The effectiveness of initiatives to help clear Canberra's lakes and rivers of blue-green algae will be put under the microscope as part of a new investigation into the health of ACT waterways.
The ACT government inquiry comes as Water Minister Shane Rattenbury said the territory may never be able to entirely get rid of algae outbreaks around Lake Burley Griffin and Lake Tuggeranong.
The investigation will be undertaken by ACT sustainability and environment commissioner Dr Sophie Lewis, and will hand down findings early next year.
She said while the method of the inquiry was still being determined, it would focus on how current waterways management practices had been working.
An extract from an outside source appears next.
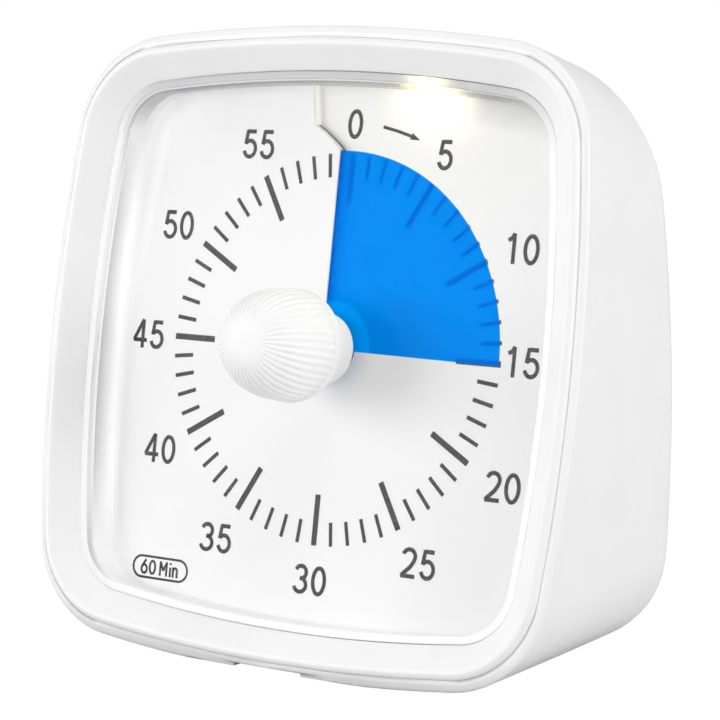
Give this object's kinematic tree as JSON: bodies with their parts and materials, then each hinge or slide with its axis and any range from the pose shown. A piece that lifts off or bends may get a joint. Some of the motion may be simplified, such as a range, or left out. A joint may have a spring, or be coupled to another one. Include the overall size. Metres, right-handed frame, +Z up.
{
  "type": "visual countdown timer",
  "caption": "Square-faced visual countdown timer with a translucent film disc drawn out of a slit dial by a ribbed knob, clear window, wedge housing and battery bay.",
  "frame": {"origin": "middle of the flat underside that the timer stands on, on the plane of left-right symmetry", "axes": "+Z up, the dial faces -Y, +X to the right as seen from the front"},
  "size_m": [0.11, 0.0595, 0.1083],
  "materials": {
    "white_shell": "satin moulded ABS",
    "white_matte": "fine matte moulded ABS",
    "clear_pane": "clear polished acrylic",
    "dial_print": "matte printed sheet",
    "blue_film": "coloured film",
    "knob_white": "satin moulded ABS",
    "steel": "turned steel",
    "brass": "stamped brass",
    "gear_plastic": "natural acetal",
    "movement_case": "moulded plastic",
    "copper": "enamelled copper wire",
    "magnet": "bonded magnet",
    "board": "solder mask",
    "warm_window": "frosted light window",
    "black_plastic": "moulded plastic",
    "cell_skin": "printed steel can",
    "nickel": "nickel-plated spring steel"
  },
  "bodies": {
    "housing": {"rear_shell": "white_shell", "front_bezel": "white_shell", "clear_lens": "clear_pane", "dial_tray": "white_matte", "dial_plate": "dial_print", "alarm_leaf": "brass", "movement_front": "movement_case", "movement_rear": "movement_case", "rotor": "magnet", "stator": "steel", "coil": "copper", "movement_screws": "steel", "led_board": "board", "night_light_window": "warm_window", "circuit_board": "board", "board_screws": "steel", "buzzer": "black_plastic", "volume_switch": "steel", "light_switch": "black_plastic", "battery_cell_a": "cell_skin", "battery_cell_b": "cell_skin", "contact_springs": "nickel", "contact_plates": "nickel", "case_screws": "steel"},
    "knob": {"knob": "knob_white", "knob_hub": "knob_white", "spindle": "steel", "clutch_washer": "steel", "spindle_clip": "steel", "alarm_cam": "gear_plastic"},
    "film": {"time_disc": "blue_film", "disc_boss": "blue_film"},
    "centre_wheel": {"centre_wheel": "brass"},
    "third_wheel": {"third_wheel": "gear_plastic"},
    "second_wheel": {"second_wheel": "gear_plastic"},
    "battery_door": {"battery_door": "white_shell"},
    "volume_slider": {"volume_slider": "white_matte"},
    "light_button": {"light_button": "white_matte"}
  },
  "joints": [
    {"name": "knob_turn", "type": "hinge", "parent": "housing", "child": "knob", "pos_m": [0, -0.012, 0.05268], "axis": [0, 0.9863, -0.165], "range_deg": [-90, 270]},
    {"name": "film_float", "type": "slide", "parent": "knob", "child": "film", "axis": [0, -0.9863, 0.165], "range_m": [-0.00047, 0.00143]},
    {"name": "centre_wheel_spin", "type": "hinge", "parent": "housing", "child": "centre_wheel", "pos_m": [0, -0.012, 0.05268], "axis": [0, 0.9863, -0.165], "continuous": true},
    {"name": "third_wheel_spin", "type": "hinge", "parent": "housing", "child": "third_wheel", "pos_m": [0.00951, -0.01257, 0.04926], "axis": [0, 0.9863, -0.165], "continuous": true},
    {"name": "second_wheel_spin", "type": "hinge", "parent": "housing", "child": "second_wheel", "pos_m": [0.00872, -0.01107, 0.05822], "axis": [0, 0.9863, -0.165], "continuous": true},
    {"name": "battery_door_hinge", "type": "hinge", "parent": "housing", "child": "battery_door", "pos_m": [0, 0.01988, 0.00728], "axis": [-1, 0, 0], "range_deg": [0, 85]},
    {"name": "volume_slide", "type": "slide", "parent": "housing", "child": "volume_slider", "axis": [1, 0, 0], "range_m": [-0.003, 0.003]},
    {"name": "light_button_press", "type": "slide", "parent": "housing", "child": "light_button", "axis": [0, -0.9962, -0.0872], "range_m": [0, 0.001], "stiffness_N_per_m": 400}
  ],
  "couplings": [
    {"joint": "film_float", "follows": "knob_turn", "m_per_rad": 0.00030239},
    {"joint": "third_wheel_spin", "follows": "centre_wheel_spin", "ratio": -4},
    {"joint": "second_wheel_spin", "follows": "centre_wheel_spin", "ratio": 16}
  ]
}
"We can't pre-empt the findings, but the idea is to look at what happened [in the past decade] and evaluate if that's the best way to manage the waterways," Dr Lewis said.
"I expect we'll be looking at previous implementation strategies and see whether they have been value for money."
Lake Burley Griffin, Lake Tuggeranong and Lake Ginninderra will be among the bodies of water focused on in the inquiry, along with creeks and rivers in the ACT that flow into the Murrumbidgee and Molongo rivers.
The inquiry will take place nearly 10 years after the previous major evaluation of Canberra waterways in 2012.
Along with the effectiveness of government strategies, the role of community groups and stakeholders will also be examined.
ACT Water Minister Shane Rattenbury said the new inquiry was expected to build upon the findings from the 2012 report.
However, he said it was unlikely the investigation would result in a silver-bullet solution for blue-green algal blooms on Canberra's lakes.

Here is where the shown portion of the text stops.